Lowercase and uppercase symbols also matter. The symbol b often means bit, while B means byte. A rate of 100 Mb describes 100 megabits, which equals 12.5 megabytes if decimal megabits are intended. A file size of 100 MB describes 100 megabytes, which equals 800 megabits. The calculator includes bit and byte rows to make that eight-to-one relationship explicit.
Ambiguous labels should be handled cautiously. Older documents sometimes use kilobyte or megabyte for binary quantities without writing KiB or MiB, especially in memory-focused contexts. Newer technical writing is clearer when decimal and binary prefixes are separated. When a source does not define the convention, the safest record is the exact byte count plus the displayed label from the source system.
Documentation is clearest when it records the original value, the original unit, the converted value, and the target unit. A line such as "10 GiB equals 10,737,418,240 bytes" is harder to misread than a line that says only "about 10 GB." Exact byte totals are especially useful in support tickets, storage migrations, backup retention rules, and file-size validation logic.
Real-World Examples
A storage-device example shows why the calculator reports both decimal and binary views. A drive labeled 1 TB represents 1,000,000,000,000 bytes in decimal storage labeling. Dividing that same byte count by 1,073,741,824 gives about 931.323 GiB. An operating-system display that shows roughly 931 GiB is therefore not necessarily missing 69 GB; it may simply be reporting the same byte count with a binary multiplier.
A file-upload example creates a different kind of check. Suppose an application accepts files up to 25 MB and a local file manager reports a file as 24 MiB. The binary value is 25,165,824 bytes. Dividing by 1,000,000 gives 25.165824 MB, which is larger than a strict 25 MB decimal limit. A file that appears under 25 in one label family can exceed 25 in another.
A memory example moves in the opposite direction. A technical note that reserves 512 MiB describes 536,870,912 bytes. If a procurement or reporting system asks for decimal megabytes, that amount is about 536.871 MB. Rounding it to 512 MB would understate the reserved byte count by more than twenty-four million bytes, which can matter in capacity planning.
A network payload example highlights the bit row. A packet capture, telemetry feed, or hardware counter may report 16,384 bits. Dividing by 8 gives 2,048 bytes. That is exactly 2 KiB, but it is 2.048 KB in decimal notation. The correct label depends on whether the surrounding record expects binary memory blocks or decimal communication quantities.
A backup-policy example shows why rounded values should be checked against bytes. A policy may allow 100 GB per archive, while backup software may show an archive as 93.2 GiB. Multiplying 93.2 GiB by 1,073,741,824 gives about 100,073,938,000 bytes, which is slightly over 100 GB. A rounded display can hide the threshold decision unless the byte total is reviewed.

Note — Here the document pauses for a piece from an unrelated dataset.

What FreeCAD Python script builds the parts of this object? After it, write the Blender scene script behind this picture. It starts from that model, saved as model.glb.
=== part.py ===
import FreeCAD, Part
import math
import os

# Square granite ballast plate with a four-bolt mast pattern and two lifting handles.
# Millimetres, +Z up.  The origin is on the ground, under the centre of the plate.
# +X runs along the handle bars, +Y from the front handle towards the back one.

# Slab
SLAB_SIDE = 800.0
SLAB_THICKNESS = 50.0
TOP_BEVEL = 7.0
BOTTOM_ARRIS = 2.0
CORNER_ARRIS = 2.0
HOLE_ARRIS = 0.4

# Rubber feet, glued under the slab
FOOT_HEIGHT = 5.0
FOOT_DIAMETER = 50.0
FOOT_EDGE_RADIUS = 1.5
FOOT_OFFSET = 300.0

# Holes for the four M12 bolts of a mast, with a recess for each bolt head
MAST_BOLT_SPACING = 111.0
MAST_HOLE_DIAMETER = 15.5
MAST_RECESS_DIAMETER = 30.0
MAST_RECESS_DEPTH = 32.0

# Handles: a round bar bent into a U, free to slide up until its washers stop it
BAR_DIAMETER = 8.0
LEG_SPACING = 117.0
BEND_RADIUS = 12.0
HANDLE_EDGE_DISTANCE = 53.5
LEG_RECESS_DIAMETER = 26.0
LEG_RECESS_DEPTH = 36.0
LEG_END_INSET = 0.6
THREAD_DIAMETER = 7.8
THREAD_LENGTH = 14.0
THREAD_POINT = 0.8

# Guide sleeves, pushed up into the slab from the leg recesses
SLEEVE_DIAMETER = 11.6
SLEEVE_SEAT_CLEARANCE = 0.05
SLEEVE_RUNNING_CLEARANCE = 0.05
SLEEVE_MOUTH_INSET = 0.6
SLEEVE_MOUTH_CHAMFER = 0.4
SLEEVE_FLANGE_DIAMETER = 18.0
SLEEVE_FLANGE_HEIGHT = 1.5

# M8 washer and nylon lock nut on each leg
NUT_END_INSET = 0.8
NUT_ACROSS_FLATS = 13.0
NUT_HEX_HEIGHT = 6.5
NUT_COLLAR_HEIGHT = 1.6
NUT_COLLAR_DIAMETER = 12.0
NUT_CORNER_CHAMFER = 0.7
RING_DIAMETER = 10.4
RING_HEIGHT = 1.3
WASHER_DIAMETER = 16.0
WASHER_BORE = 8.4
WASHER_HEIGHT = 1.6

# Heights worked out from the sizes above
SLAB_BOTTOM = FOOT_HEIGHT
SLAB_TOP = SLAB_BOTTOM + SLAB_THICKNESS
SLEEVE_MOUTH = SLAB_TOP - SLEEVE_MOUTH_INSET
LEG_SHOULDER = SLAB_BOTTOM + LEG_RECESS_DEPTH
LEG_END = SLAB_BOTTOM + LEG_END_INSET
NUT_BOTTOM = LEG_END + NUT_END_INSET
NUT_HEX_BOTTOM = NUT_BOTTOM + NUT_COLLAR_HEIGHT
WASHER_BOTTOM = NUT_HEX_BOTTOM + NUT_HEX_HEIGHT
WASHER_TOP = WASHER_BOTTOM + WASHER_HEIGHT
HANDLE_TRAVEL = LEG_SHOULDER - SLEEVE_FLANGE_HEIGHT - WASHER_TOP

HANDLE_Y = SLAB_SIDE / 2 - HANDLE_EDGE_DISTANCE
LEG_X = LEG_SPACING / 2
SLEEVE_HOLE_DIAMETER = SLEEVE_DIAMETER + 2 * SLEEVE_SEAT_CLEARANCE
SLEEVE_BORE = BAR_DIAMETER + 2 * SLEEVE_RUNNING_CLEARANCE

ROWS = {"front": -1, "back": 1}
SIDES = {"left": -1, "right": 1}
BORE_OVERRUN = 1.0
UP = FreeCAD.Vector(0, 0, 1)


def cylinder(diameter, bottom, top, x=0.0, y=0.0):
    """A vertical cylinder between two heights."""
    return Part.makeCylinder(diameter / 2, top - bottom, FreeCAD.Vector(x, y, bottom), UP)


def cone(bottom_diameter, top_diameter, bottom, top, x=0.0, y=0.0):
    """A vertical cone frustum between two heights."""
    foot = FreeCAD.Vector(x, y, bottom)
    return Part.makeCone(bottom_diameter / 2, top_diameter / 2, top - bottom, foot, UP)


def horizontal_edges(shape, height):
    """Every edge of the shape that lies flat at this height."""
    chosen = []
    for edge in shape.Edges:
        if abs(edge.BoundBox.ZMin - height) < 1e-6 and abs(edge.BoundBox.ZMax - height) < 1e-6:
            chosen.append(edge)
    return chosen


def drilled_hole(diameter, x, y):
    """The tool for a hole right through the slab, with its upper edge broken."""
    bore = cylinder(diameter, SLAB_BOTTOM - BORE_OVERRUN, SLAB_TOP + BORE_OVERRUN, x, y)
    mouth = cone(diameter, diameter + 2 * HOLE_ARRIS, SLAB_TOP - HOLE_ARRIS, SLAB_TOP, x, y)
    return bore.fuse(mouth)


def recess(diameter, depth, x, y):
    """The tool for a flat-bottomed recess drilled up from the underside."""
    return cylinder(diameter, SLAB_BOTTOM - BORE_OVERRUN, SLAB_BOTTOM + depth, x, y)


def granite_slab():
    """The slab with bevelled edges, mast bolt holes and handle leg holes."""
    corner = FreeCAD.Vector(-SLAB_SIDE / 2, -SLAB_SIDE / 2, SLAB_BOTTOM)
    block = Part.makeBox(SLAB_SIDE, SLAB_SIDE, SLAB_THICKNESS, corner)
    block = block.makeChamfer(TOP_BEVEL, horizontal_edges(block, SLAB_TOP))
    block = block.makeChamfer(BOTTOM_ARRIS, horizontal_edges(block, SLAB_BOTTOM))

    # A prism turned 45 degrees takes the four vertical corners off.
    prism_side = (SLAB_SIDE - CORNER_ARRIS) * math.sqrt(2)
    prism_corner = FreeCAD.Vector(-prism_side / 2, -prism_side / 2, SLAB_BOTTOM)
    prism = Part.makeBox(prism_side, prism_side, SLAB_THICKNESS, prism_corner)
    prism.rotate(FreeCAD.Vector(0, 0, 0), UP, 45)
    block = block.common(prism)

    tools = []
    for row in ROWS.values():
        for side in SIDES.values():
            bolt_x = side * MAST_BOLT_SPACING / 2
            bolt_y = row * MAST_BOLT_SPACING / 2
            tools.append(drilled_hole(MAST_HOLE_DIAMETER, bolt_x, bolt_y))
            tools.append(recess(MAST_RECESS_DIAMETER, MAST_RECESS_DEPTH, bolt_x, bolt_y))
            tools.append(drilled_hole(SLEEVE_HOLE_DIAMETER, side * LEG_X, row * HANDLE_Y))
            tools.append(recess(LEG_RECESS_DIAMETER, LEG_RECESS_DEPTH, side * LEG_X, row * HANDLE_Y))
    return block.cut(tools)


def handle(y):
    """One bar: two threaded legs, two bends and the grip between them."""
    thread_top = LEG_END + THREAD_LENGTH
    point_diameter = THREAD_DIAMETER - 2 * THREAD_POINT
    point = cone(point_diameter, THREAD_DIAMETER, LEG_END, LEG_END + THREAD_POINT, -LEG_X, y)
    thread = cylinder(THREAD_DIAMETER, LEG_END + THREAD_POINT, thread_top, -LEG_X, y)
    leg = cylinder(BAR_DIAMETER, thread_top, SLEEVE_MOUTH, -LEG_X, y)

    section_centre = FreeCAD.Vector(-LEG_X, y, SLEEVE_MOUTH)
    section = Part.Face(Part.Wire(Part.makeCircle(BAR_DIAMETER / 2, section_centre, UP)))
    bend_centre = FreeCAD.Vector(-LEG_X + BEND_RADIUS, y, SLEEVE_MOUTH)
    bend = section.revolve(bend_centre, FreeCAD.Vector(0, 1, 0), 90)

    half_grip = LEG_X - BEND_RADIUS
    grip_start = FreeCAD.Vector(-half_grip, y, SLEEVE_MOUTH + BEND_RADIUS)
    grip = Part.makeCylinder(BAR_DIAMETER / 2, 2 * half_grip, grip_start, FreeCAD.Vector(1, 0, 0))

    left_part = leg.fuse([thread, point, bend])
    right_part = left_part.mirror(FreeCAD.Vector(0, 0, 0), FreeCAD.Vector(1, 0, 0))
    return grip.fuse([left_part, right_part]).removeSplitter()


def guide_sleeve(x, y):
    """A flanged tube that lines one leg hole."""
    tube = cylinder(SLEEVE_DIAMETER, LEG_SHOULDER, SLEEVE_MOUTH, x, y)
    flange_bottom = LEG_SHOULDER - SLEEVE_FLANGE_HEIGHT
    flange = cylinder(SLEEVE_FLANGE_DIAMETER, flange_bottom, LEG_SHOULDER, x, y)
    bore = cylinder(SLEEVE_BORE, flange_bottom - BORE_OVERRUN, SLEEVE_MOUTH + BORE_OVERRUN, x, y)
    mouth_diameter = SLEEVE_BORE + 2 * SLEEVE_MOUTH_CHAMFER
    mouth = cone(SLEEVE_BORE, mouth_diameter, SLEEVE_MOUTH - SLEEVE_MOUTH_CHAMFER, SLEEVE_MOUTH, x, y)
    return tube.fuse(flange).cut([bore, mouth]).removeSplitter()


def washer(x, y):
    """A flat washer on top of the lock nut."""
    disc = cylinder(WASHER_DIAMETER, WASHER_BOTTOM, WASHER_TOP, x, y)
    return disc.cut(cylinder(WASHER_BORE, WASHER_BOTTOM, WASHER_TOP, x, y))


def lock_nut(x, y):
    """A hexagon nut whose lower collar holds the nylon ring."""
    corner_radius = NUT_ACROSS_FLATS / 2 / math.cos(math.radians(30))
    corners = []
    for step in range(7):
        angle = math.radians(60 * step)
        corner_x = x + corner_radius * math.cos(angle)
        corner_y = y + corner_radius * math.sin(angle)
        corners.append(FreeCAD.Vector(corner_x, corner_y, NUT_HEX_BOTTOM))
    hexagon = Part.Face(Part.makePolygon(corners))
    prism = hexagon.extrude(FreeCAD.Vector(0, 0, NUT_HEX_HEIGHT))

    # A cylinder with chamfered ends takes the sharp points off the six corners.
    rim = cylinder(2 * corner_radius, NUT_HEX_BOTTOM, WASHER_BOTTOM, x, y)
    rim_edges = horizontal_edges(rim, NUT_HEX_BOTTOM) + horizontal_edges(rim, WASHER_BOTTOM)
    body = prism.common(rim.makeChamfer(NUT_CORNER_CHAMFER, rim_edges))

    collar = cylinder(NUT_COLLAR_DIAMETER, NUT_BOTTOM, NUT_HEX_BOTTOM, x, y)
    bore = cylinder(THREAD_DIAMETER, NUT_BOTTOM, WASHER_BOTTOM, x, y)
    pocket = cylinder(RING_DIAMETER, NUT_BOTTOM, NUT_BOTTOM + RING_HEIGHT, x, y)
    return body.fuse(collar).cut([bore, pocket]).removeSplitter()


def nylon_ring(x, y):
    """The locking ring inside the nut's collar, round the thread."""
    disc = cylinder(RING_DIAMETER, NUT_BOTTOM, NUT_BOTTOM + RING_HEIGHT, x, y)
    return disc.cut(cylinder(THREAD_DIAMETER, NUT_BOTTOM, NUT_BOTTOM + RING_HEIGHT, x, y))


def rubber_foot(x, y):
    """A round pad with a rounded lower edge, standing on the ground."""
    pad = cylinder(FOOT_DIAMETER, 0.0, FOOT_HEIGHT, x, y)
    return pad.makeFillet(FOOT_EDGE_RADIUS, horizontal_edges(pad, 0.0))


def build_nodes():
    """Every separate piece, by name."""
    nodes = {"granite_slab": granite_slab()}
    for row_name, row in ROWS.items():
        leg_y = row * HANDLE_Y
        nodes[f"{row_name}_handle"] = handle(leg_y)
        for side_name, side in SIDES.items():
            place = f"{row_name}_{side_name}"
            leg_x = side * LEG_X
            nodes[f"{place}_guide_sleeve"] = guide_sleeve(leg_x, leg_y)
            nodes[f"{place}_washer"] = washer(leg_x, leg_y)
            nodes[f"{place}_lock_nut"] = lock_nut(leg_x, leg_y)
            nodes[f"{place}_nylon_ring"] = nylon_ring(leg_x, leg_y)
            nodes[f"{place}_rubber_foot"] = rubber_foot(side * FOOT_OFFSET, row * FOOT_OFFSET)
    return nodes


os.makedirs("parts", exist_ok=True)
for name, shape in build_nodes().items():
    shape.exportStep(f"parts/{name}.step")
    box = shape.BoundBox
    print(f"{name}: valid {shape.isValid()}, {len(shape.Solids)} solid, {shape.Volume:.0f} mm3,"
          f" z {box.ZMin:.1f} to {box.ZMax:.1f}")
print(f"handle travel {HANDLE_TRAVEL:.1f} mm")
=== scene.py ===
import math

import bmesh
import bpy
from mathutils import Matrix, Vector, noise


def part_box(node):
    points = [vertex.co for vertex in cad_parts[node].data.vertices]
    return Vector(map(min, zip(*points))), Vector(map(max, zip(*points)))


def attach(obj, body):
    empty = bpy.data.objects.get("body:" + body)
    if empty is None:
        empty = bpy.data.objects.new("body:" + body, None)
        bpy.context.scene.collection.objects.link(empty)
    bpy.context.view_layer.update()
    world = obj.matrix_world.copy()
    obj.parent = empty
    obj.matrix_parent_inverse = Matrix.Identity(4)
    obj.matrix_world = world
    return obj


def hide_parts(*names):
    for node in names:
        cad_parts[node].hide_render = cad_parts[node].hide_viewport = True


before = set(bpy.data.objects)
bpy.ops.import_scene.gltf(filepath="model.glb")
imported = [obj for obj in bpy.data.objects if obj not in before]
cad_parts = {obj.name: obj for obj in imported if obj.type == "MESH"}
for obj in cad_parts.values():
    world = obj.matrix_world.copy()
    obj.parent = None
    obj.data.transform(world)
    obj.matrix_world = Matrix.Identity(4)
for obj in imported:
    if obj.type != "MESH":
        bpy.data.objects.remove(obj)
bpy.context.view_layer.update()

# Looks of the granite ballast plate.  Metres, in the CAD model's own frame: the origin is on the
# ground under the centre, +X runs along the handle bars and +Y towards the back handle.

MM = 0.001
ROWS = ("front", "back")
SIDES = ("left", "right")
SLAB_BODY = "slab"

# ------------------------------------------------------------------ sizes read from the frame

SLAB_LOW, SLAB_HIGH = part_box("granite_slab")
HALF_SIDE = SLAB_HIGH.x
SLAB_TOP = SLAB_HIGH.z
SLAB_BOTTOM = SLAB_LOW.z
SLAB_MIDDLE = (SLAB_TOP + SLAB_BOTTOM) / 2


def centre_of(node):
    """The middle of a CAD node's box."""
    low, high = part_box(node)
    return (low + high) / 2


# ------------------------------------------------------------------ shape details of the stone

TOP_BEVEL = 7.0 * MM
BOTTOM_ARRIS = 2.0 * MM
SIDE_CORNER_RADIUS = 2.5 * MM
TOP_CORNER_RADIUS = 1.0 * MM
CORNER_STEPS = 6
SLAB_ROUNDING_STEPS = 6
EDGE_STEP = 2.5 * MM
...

A development example is common in validation code. A form may reject uploads larger than 10,485,760 bytes. That value equals exactly 10 MiB and about 10.486 MB. If product copy says "10 MB" while the code enforces 10 MiB, some users may see files accepted above the decimal limit. If copy says "10 MiB," the behavior and label match more closely.
A database example can be subtler. A column, blob store, or message queue may document a payload ceiling in bytes, while monitoring dashboards summarize traffic in MB or GiB. The byte ceiling should be treated as the controlling value because it avoids rounding and prefix ambiguity. Summary units are useful for trend reading, but they are weaker evidence for pass-or-fail limits.

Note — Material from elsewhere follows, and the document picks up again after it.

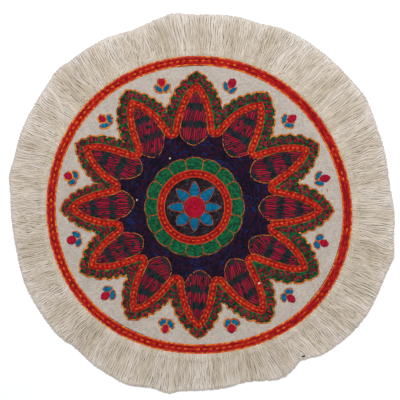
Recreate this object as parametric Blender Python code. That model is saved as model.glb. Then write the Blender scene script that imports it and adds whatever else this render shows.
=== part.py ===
# A round embroidered tablecloth lying flat: the ground cloth, and a yarn fringe sewn on its margin.
# Metres, +Z up. The table is z = 0, and the origin is under the middle of the whole outline.
import bpy
import numpy as np

# Ground cloth
CLOTH_RADIUS = 0.1618       # mean radius of the cut edge
CLOTH_THICKNESS = 0.0016
CLOTH_CORNER = 0.0004       # rounding of the turned-in edge, top and bottom
CLOTH_RINGS = (0.30, 0.55, 0.80)    # where the flat faces are divided, as a share of the radius
CLOTH_SEGMENTS = 96
CLOTH_COLOUR = (0.62, 0.56, 0.48)
CLOTH_ROUGHNESS = 0.95

# Fringe: the heading is the spine of the comb, the yarns are its teeth
GAP = 0.0003                # clearance between the sewn pieces
HEADING_INSIDE = 0.0040     # how far the heading lies in on the cloth
HEADING_OUTSIDE = 0.0020    # how far it reaches out over the cut edge
HEADING_THICKNESS = 0.0012
DROP_RUN = 0.0040           # the yarns come down to the table within this distance
TEETH = 120
TOOTH_SHARE = 0.90          # tooth width as a share of its pitch
TOOTH_THICKNESS = 0.0016
TOOTH_STATIONS = (0.35, 0.70, 1.0)  # where a tooth is divided, from the foot of the drop to its tip
FOOT_LEAN = 0.1             # share of its lean that a tooth has at the foot of the drop
FRINGE_COLOUR = (0.64, 0.58, 0.49)
FRINGE_ROUGHNESS = 0.9

# How the teeth swell and thin along the fringe
TOOTH_SWELLS = (
    # lobes, height, turn_deg
    (7, 0.00030, 12.9),
    (19, 0.00018, 1.7),
)

# Cut edge, out of round: how many lobes, how high, and where the first one points
CLOTH_LOBES = (
    # lobes, height, turn_deg
    (2, 0.0023, 165.0),
    (3, 0.0016, 92.0),
    (4, 0.0009, 52.0),
)

# Free ends of the fringe, measured from the middle of the cloth: a lobed circle
FRINGE_REACH = 0.2000
FRINGE_LOBES = (
    # lobes, height, turn_deg
    (1, 0.0040, 37.0),
    (2, 0.0020, 178.0),
    (3, 0.0013, 103.0),
    (4, 0.0032, 55.0),
)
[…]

These examples all use the same method: reduce the source value to bytes, then divide by the target unit's factor. The difficult part is not the arithmetic; it is preserving the unit convention so a decimal label, a binary label, and a rounded display are not treated as the same statement.

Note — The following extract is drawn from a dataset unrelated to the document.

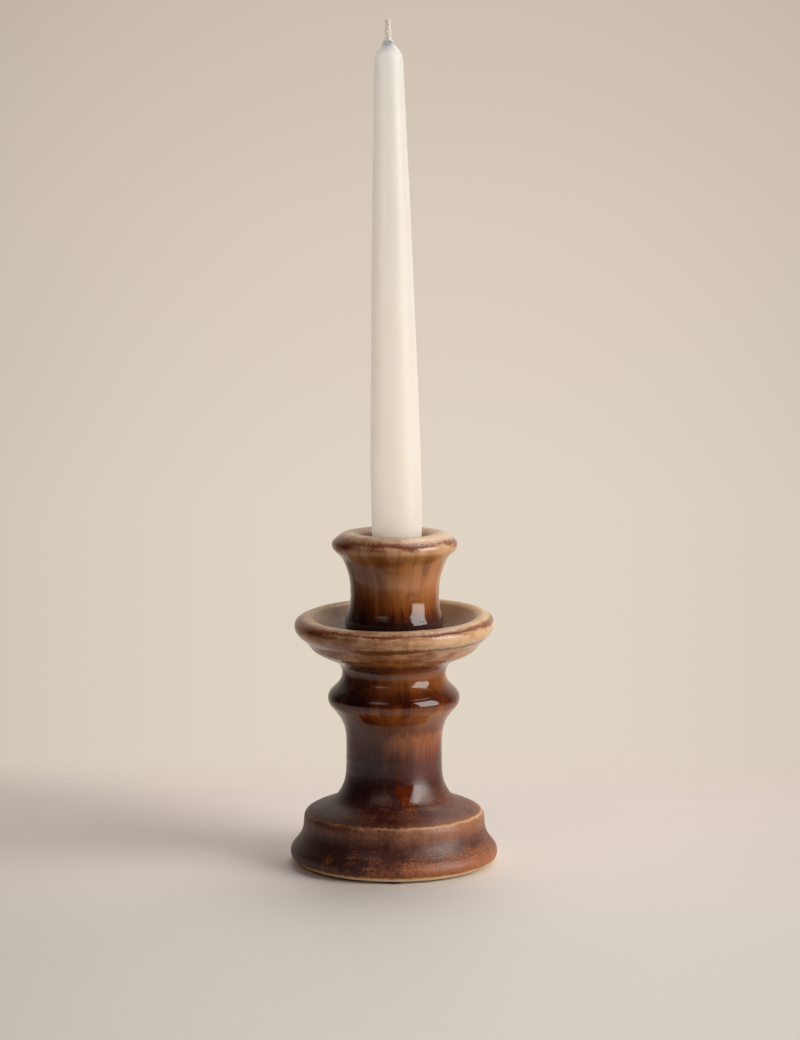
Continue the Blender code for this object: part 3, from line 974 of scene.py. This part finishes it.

Frequently Asked Questions
How many bits are in a byte?
A byte contains 8 bits. The calculator treats one bit as one-eighth of a byte, so bit-based entries can be compared with byte-based storage units without changing the underlying data amount.
What is the difference between KB and KiB?
KB is a decimal unit equal to 1,000 bytes. KiB is a binary unit equal to 1,024 bytes. The labels are close, but they produce different results as values move into megabytes, gigabytes, and terabytes.
Why do storage devices and operating systems show different sizes?
Manufacturers commonly label storage with decimal units such as GB and TB, while some operating-system views report binary units or binary-derived values. A 1 TB drive is therefore about 931 GiB before formatting and system overhead.
How does the byte converter calculate MB to GB?
The calculator first converts the entered value to bytes, then divides by the selected output unit factor. Decimal MB to GB divides by 1,000, while MiB to GiB divides by 1,024.
Should file sizes use decimal or binary units?
The right label depends on the context. Storage-device labels and network-rate discussions often use decimal SI prefixes, while memory allocation, low-level computing, and many operating-system displays often use binary IEC prefixes.
Can bytes be converted to transfer speed?
Bytes measure data amount, while transfer speed measures data amount per unit of time. This calculator converts sizes only; a speed comparison also needs seconds, minutes, or another time interval.